Dans le secteur de l'eau, Bouteflika lança ce que le ministre des Ressources en eau, Abdelmalek Sellal, appela le «plus grand projet d'eau dans le monde». En février 2008, Bouteflika inaugura une grande usine de dessalement à Alger, et dix autres usines de ce type devraient suivre d'ici 2011.
Un autre grand projet d'eau était le complexe hydraulique de Beni Haroun dans la province de Mila. Composé de cinq barrages, le complexe devrait fournir de l'eau à quatre millions de personnes dans cinq provinces. Entamé en 1968, Beni Haroun fut finalement achevé en 2007 à «l'insistance personnelle du président».
Le projet de Beni Haroun comprenait aussi l'aéroport international d'Alger, où la construction commença dans les années 1980 et n'a repris qu’en 2005 lorsque le président Bouteflika visita le site. Il fut finalement inauguré en 2006. Pendant ce temps, un autre projet grandiose, le métro d'Alger était énormément en retard. Avec l’aide des entreprises françaises, le gouvernement projetait que la première étape du métro serait opérationnelle d'ici la fin de 2009.
Malgré le désir de Bouteflika d'être considéré comme un président-constructeur, les Algériens ordinaires étaient étonnés non seulement par la taille des projets, mais aussi par les milliards dépensés pendant qu’ils ont du mal à joindre les deux bouts. Hocine Benissad de la Ligue algérienne pour la défense des droits de l'homme (LADDH) déclara que l'Algérie avait commis une grave erreur en investissant uniquement dans les infrastructures et non dans les ressources humaines.
Selon un représentant de Transparency International, le problème avec le plan quinquennal d'infrastructure de Bouteflika était que "plus le projet est grand, plus il engendre la corruption". Puis, l’inflation rendait la vie quotidienne des Algériens difficile. El-Kadi Ihsane, journaliste d'El Watan, déclara qu’ "il est très difficile pour quelqu'un qui gagne 12 000 dinars par mois de voir des milliards et des milliards de dollars consacrés à tout sauf à eux".
En plus du cynisme avec lequel de nombreux grands projets de Bouteflika ont été reçus, d'autres projets tels que la Grande Mosquée d'Alger ont déclenché des controverses et des fissures internes au sein du gouvernement.
Le projet de mosquée à plusieurs milliards de dollars a été critiqué dans la presse comme « pharaonique ». Le deuxième mandat du président Bouteflika devrait être marqué par « l'autoroute du siècle ». La route Est-Ouest de 1216 km, estimée à 11 milliards de dollars et employant près de 75 000 travailleurs, relierait les frontières marocaine et tunisienne dans le nord de l'Algérie.
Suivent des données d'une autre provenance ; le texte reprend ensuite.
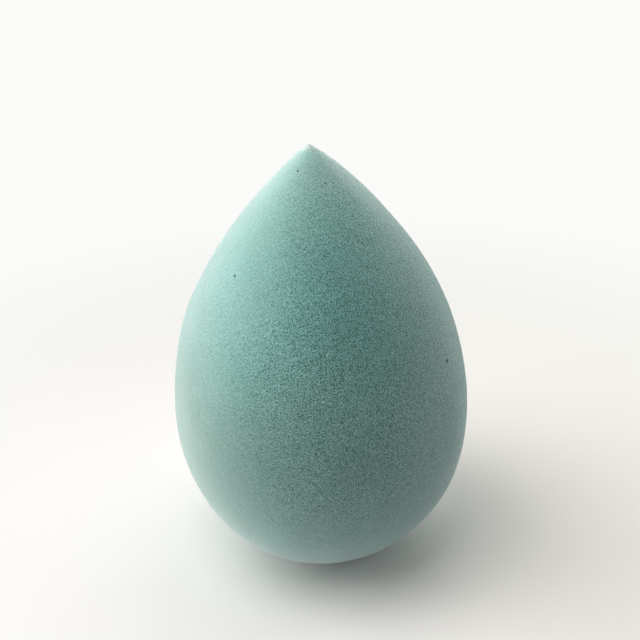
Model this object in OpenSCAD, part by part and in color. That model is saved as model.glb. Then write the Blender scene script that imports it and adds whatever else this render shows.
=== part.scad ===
// Teardrop makeup sponge: one piece of soft, fine-celled foam.
// It is a turned shape about the upright axis, with a round end below and a point above.
// The round end is pressed flat where the sponge stands.
// Sizes are in millimetres. The origin is the centre of the resting face, and +Z runs up to the point.

/* [Body] */
// Diameter at the widest place
belly_d = 40; // [24:0.5:56]
// Height of the widest place above the resting face
belly_h = 22; // [14:0.5:30]
// Height of the point above the resting face
height = 60; // [45:0.5:90]
// Fullness of the side above the widest place: the exponent of its curve
side_fullness = 2.15; // [1.6:0.05:3]

/* [Point] */
// Radius that blunts the point
point_r = 0.4; // [0.2:0.05:2]

/* [Resting face] */
// Depth of the round end that is pressed flat
rest_depth = 0.5; // [0.3:0.05:2]

/* [Hidden] */

foam_colour = [0.61, 0.78, 0.75];

// Steps of the outline's three curves, and of one turn about the axis
foot_steps = 22;
side_steps = 34;
point_steps = 5;
turn_steps = 96;

belly_r = belly_d / 2;

// The foot is a quarter ellipse that would end rest_depth below the resting face,
// so it meets that face at rest_angle, counted from the widest place
foot_drop = belly_h + rest_depth;
rest_angle = asin(belly_h / foot_drop);
rest_r = belly_r * cos(rest_angle);

// The side closes in to a cone of half angle point_angle, whose sharp tip would be at tip_h
point_angle = atan(side_fullness * belly_r / (height - belly_h));
tip_h = height + point_r * (1 / sin(point_angle) - 1);
side_share = pow(1 - point_r * cos(point_angle) / belly_r, 1 / side_fullness);

// Angle on the foot's ellipse at step i, from the resting face up to the widest place
function foot_angle(i) = rest_angle * (1 - i / foot_steps);

// Share of the side's height at step i, from the widest place up to the blunted point
function rise_share(i) = side_share * i / side_steps;

// Angle on the blunted point's arc at step i, from the side up to the axis
function arc_angle(i) = point_angle + (90 - point_angle) * i / point_steps;

foot = [
    for (i = [1 : foot_steps])
        [belly_r * cos(foot_angle(i)), belly_h - foot_drop * sin(foot_angle(i))]
];

side = [
    for (i = [1 : side_steps - 1])
        [belly_r * (1 - pow(rise_share(i), side_fullness)), belly_h + (tip_h - belly_h) * rise_share(i)]
];

point = [
    for (i = [0 : point_steps - 1])
        [point_r * cos(arc_angle(i)), height - point_r * (1 - sin(arc_angle(i)))]
];

// The whole body, turned from half of its outline
module foam_sponge() {
    color(foam_colour)
        rotate_extrude($fn = turn_steps)
            polygon(concat([[0, 0], [rest_r, 0]], foot, side, point, [[0, height]]));
}

foam_sponge();
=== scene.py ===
import math

import bmesh
import bpy
import numpy as np
from mathutils import Matrix, Vector, noise
from mathutils.bvhtree import BVHTree


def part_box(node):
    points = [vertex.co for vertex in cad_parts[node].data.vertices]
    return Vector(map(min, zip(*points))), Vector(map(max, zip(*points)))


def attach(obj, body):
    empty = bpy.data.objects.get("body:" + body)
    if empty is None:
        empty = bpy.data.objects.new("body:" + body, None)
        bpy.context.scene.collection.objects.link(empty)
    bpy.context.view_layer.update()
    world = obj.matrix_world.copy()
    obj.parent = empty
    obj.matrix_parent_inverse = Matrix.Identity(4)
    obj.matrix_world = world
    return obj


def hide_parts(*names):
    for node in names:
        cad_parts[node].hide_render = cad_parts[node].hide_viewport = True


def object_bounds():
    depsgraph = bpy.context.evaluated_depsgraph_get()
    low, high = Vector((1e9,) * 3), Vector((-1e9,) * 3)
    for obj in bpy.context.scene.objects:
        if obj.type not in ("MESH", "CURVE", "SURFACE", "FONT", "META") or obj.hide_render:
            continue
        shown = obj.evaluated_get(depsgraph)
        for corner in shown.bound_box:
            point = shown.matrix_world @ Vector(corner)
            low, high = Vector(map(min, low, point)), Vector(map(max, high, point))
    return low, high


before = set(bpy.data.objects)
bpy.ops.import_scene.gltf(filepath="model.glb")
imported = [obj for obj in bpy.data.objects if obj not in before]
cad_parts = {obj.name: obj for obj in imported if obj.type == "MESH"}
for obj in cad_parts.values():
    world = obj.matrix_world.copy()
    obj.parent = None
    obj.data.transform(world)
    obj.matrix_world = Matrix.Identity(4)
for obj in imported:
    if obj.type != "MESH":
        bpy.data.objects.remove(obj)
cadBox = [list(corner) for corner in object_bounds()]
mm = 0.001      # in metres
print("Frame loaded: the sponge is", [round((b - a) / mm, 1) for a, b in zip(*cadBox)], "mm")

scene = bpy.context.scene
scene.view_settings.view_transform = "Standard"


# Camera

camera = {
    "elevation": 27.0,             # degrees above the table
    "distance": 150.0,             # mm from the point it aims at
    "aim": (0.33, 0.0, 35.21),     # mm
    "roll": 2.57,                  # degrees, held a little askew
    "focal": 1125.5,               # in pixels of the picture
    "picture": 640,                # pixels along one side
    "sensor": 36.0,                # mm
    "clipStart": 10.0,             # mm
}


def cameraAxes():
    # Right, up and forward, for a camera that looks along +Y and down
    tilt, roll = math.radians(camera["elevation"]), math.radians(camera["roll"])
    forward = Vector((0, math.cos(tilt), -math.sin(tilt)))
    level, top = Vector((1, 0, 0)), Vector((0, math.sin(tilt), math.cos(tilt)))
    right = level * math.cos(roll) - top * math.sin(roll)
    up = level * math.sin(roll) + top * math.cos(roll)
    return right, up, forward


def cameraPlace():
    return (Vector(camera["aim"]) - cameraAxes()[2] * camera["distance"]) * mm


def pixelRay(x, y):
    # Direction from the camera through a pixel of the picture
    right, up, forward = cameraAxes()
    middle = camera["picture"] / 2
    return (forward * camera["focal"] + right * (x - middle) + up * (middle - y)).normalized()


def makeCamera():
    data = bpy.data.cameras.new("camera")
    data.sensor_width = camera["sensor"]
    data.lens = camera["focal"] / camera["picture"] * camera["sensor"]
    data.clip_start = camera["clipStart"] * mm
    right, up, forward = cameraAxes()
    turn = Matrix((right, up, -forward)).transposed().to_4x4()
    cam = bpy.data.objects.new("camera", data)
    cam.matrix_world = Matrix.Translation(cameraPlace()) @ turn
    scene.collection.objects.link(cam)
    scene.camera = cam


makeCamera()
print("Camera placed")


# Foam body. Lengths are in mm, as measured on the sponge.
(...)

L'autoroute devrait aider à remplir l'ambition maghrébine de Bouteflika. Cela complèterait sa vision pour être «le plus africain des présidents arabes».
En 2001, Bouteflika fut l'un des fondateurs du Nouveau partenariat pour le développement de l'Afrique (NEPAD). Le but était de créer une grande stratégie «pour promouvoir et protéger le continent africain».
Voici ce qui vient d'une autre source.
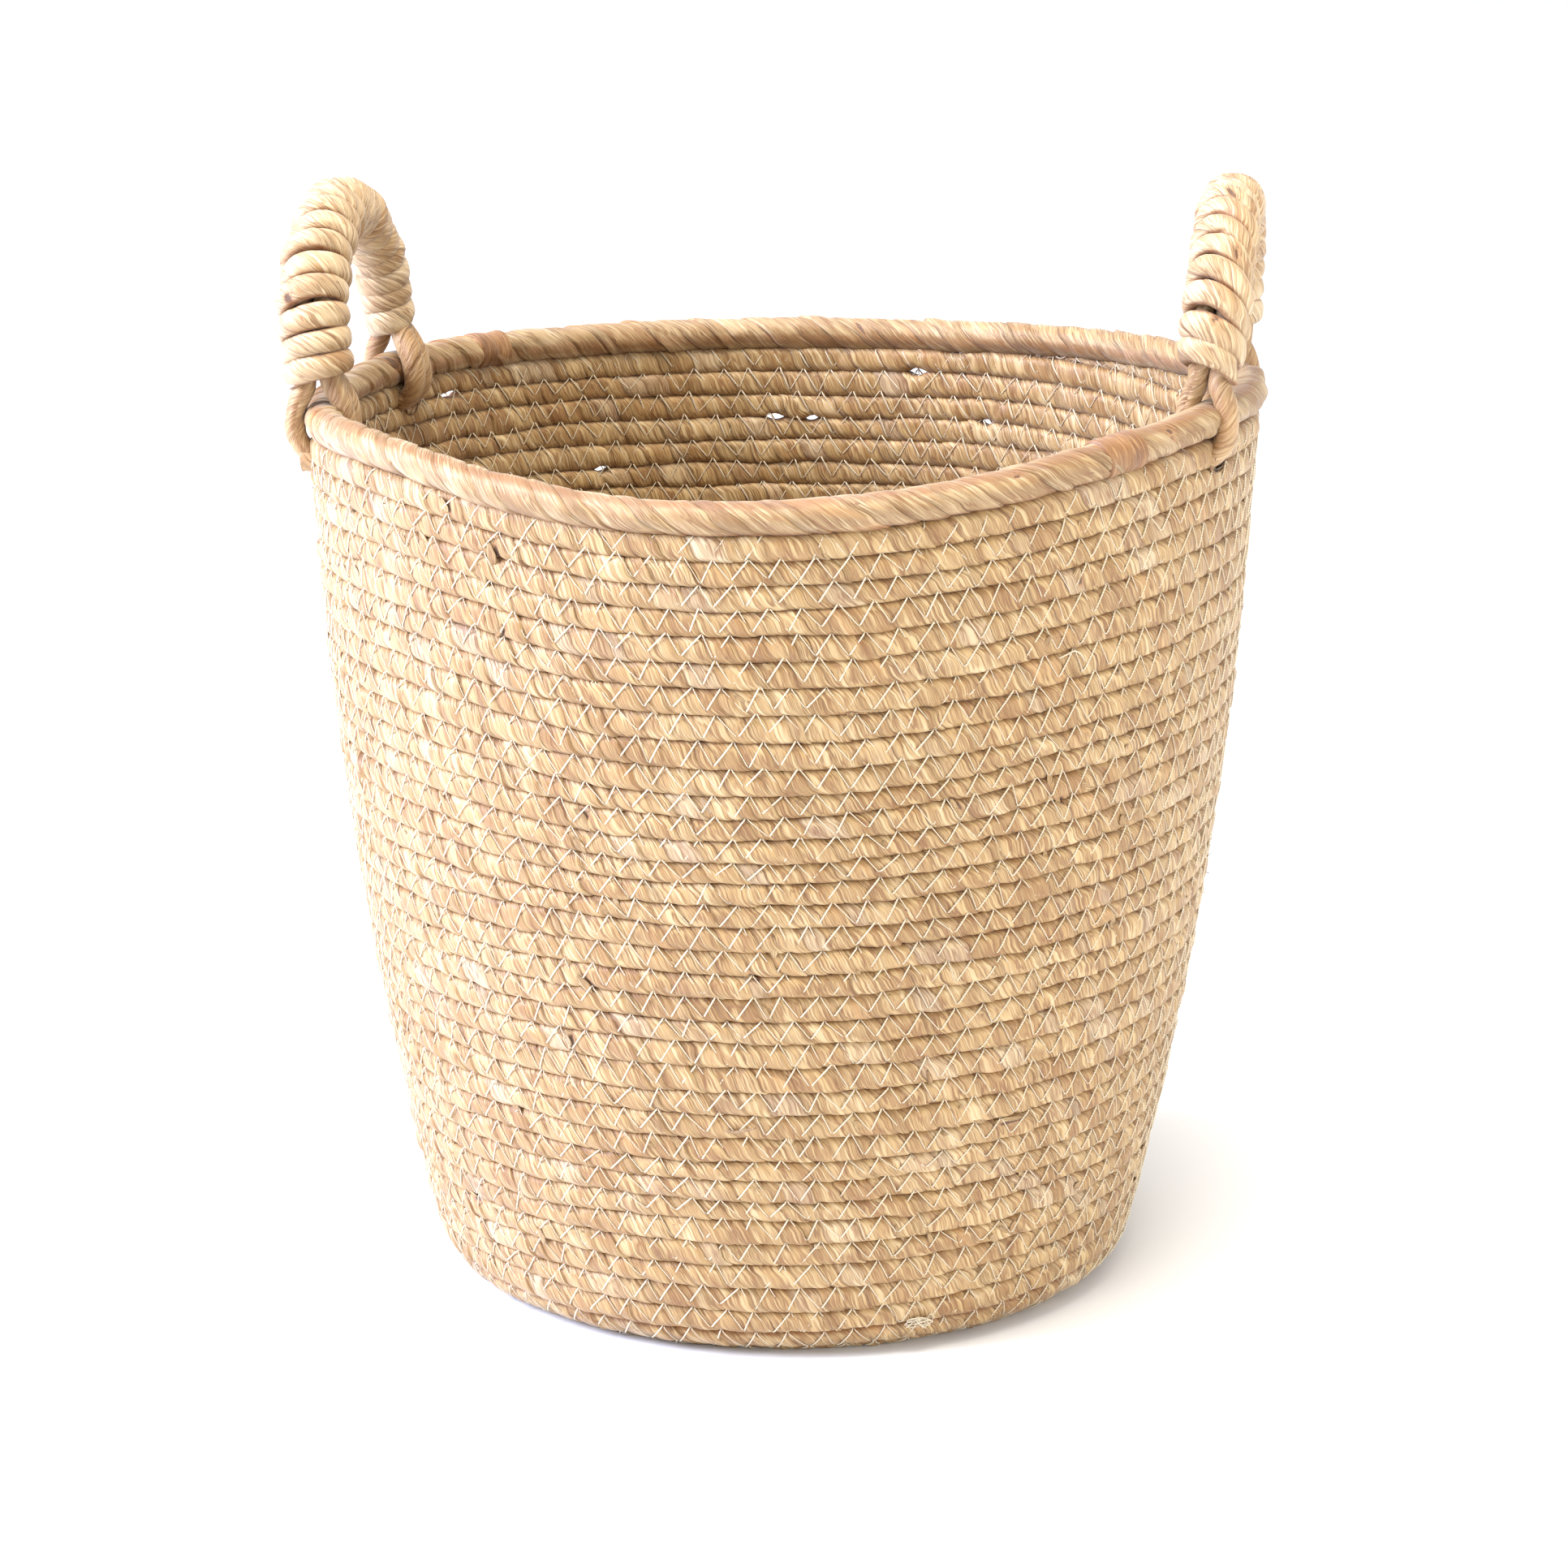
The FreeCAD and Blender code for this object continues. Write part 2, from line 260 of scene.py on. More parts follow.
class Coil(Route):
    """The rope's centre line, from the middle of the base to the tail under the rim."""

    def __init__(self):
        self.turn = np.arange(-0.25, LAST_TURN + 0.6, 1 / 900)
        low = seam(self.turn - 1) + gap_width(self.turn - 1)
        high = seam(self.turn) - gap_width(self.turn)
        self.middle = (low + high) / 2
        half = np.maximum((high - low) / 2 * PRESSED, 0.3)
        radius, height, out_r, out_z = OUTLINE.at(np.maximum(self.middle, 0.0))
        angle = pi / 2 + TAU * self.turn
        cos, sin = np.cos(angle), np.sin(angle)
        stretched = 1 + rise(angle, height + 0.5) - rise(angle, height - 0.5)
        centre = np.stack([radius * cos, radius * sin, height + rise(angle, height)], -1)
        out = np.stack([out_r * cos, out_r * sin, out_z], -1)
        walked = radius * self.turn * TAU
        thick = 1 + 0.07 * wander(13, walked / 60) + 0.03 * wander(14, walked / 17)
        self.depth = ROPE_R * 1.04 * thick * np.minimum(half / (ROPE_R * 0.9), 1.0) ** 0.5
        super().__init__(centre, out, self.depth, half * stretched)
        self.half = half

    def length_at(self, turn):
        return float(np.interp(turn, self.turn, self.length))

    def surface(self, turn, distance):
        """How far the rope stands out from the outline, beside the seam above a turn."""
        reach = np.zeros(np.shape(distance))
        for row in (turn, turn + 1):
            middle, half, depth = (np.interp(row, self.turn, values)
                                   for values in (self.middle, self.half, self.depth))
            across = np.clip(np.abs(distance - middle) / half, 0, 1)
            reach = np.maximum(reach, depth * (1 - across ** SQUARENESS) ** (1 / SQUARENESS))
        return reach

    def __call__(self, length, angles):
        centre, out, up, depth, half, _ = super().__call__(length)
        turn = np.interp(length, self.length, self.turn)
        middle = np.interp(turn, self.turn, self.middle)
        distance = middle + half * np.sin(angles)
        pull = 0.45 * STITCHES.nearness(turn, distance) + 0.3 * STITCHES.nearness(turn - 1, distance)
        return centre, out, up, depth, half, pull * (np.abs(np.cos(angles)) > 0.15)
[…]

Dans le cadre du NEPAD, le projet de la Trans-Sahara Highway devrait lier Alger et Lagos, au Nigeria, alors que l'immense gazoduc Trans-Sahara (TSGP) transporterait directement du gaz naturel du Nigeria vers les marchés européens. Mohamed Meziane, ancien PDG de Sonatrach, a déclaré lors d'une interview que le TSGP était personnellement surveillé par le président. L'ampleur des projets d'infrastructures de Bouteflika laisse peu de doute qu'il est un homme de grande vision. Mais, l'absence d'emploi et une réforme économique tangible suggère également qu'il est coupé de la réalité du citoyen moyen.
L'économie algérienne est restée largement stagnante en dehors du secteur des hydrocarbures, entravée par des priorités mal placées, la corruption et l'inefficacité systémique. Un chercheur du Centre d'études stratégiques et internationales a noté que l'une des principales raisons pour lesquelles les grands projets n'avaient pas d'impact significatif sur l'économie était parce qu'ils ont donné des dizaines de milliers d'emplois à des travailleurs étrangers, dont beaucoup de chinois, dans le but d'économiser de l'argent et finir vite.
Avec 72% de la population âgée de moins de 30 ans et le taux de chômage chez les jeunes estimé à 50% dans certaines régions du pays, les problèmes socio-économiques profonds restent malgré la volonté de Bouteflika de solidifier son héritage personnel.